Printmaking is, of course, not native to the Inuit. It was introduced, in fact, to the Nunavut hamlet of Cape Dorset in the mid-1950s by a white administrator with the Department of Northern Affairs, James Huston, as a sort of crafts/employment program. Although the program took a couple of years to become operational, the Inuit quickly proved adept printmakers with a bold graphic sense. When the inaugural Cape Dorset prints, completed in fall 1959, went on sale in February/March 1960, they met with considerable interest. The prints, with prices ranging from $12 to $48 each, eventually sold out, earning $20,000 for the West Baffin Eskimo Co-operative.

As the years rolled on, the Cape Dorset prints, now released each fall, became as much a signifier of Inuit art as soapstone carvings of hunters harpooning walruses. It also made art stars out of Kenojuak – her first print image, Rabbit Eating Seaweed, was in the 1959 Cape Dorset release (the 20th impression of the run of 30 is for sale Monday) – Kananginak Pootoogook, Jessie Oonark and Lucy Qinnuayuak, among others.

"In an ideal world," McLean remarked, the portfolio he's hammering down Monday evening "would be bought and donated to the Winnipeg Art Gallery" for installation in its planned Inuit Art and Learning Centre. Should this occur, the WAG, an assiduous collector of Inuit art since the late 1950s, would likely be only the second Canadian public institution with a complete 1959 Cape Dorset portfolio in its collection. (The only one at present is believed to be the Canadian Museum of Civilization in Gatineau.)

However, McLean acknowledged it's just as likely, perhaps entirely likely that the portfolio "will get sold and broken up." Certainly Steiner and the unidentified Toronto collector before him who spent many years assembling the 39 prints saw themselves as custodians of the entire set, refusing to sell individual works.
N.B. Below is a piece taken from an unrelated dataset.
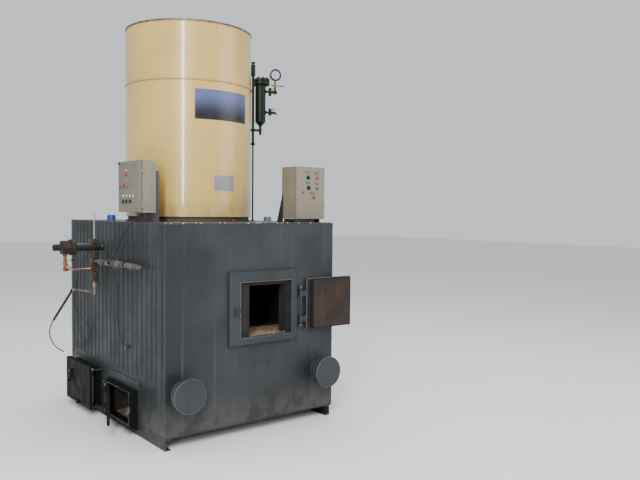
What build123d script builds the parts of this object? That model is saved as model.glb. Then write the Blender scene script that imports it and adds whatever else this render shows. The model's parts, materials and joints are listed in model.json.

The new owner may not be that sentimental.

"One of the points I keep trying to get across," McLean added, "is the importance of these prints to the Canadian art sphere, not just the Inuit. There's not a big school of great printmaking in Canada … but if you were to travel the world and you had a David Milne dry-point and a David Blackwood whale thing and you had a Kenojuak, you know the one that people are going to recognize."

The complete 1959 Cape Dorset graphics collection is one of 287 lots for sale Monday, starting at 6 p.m. EDST at Waddingtons.ca, Toronto.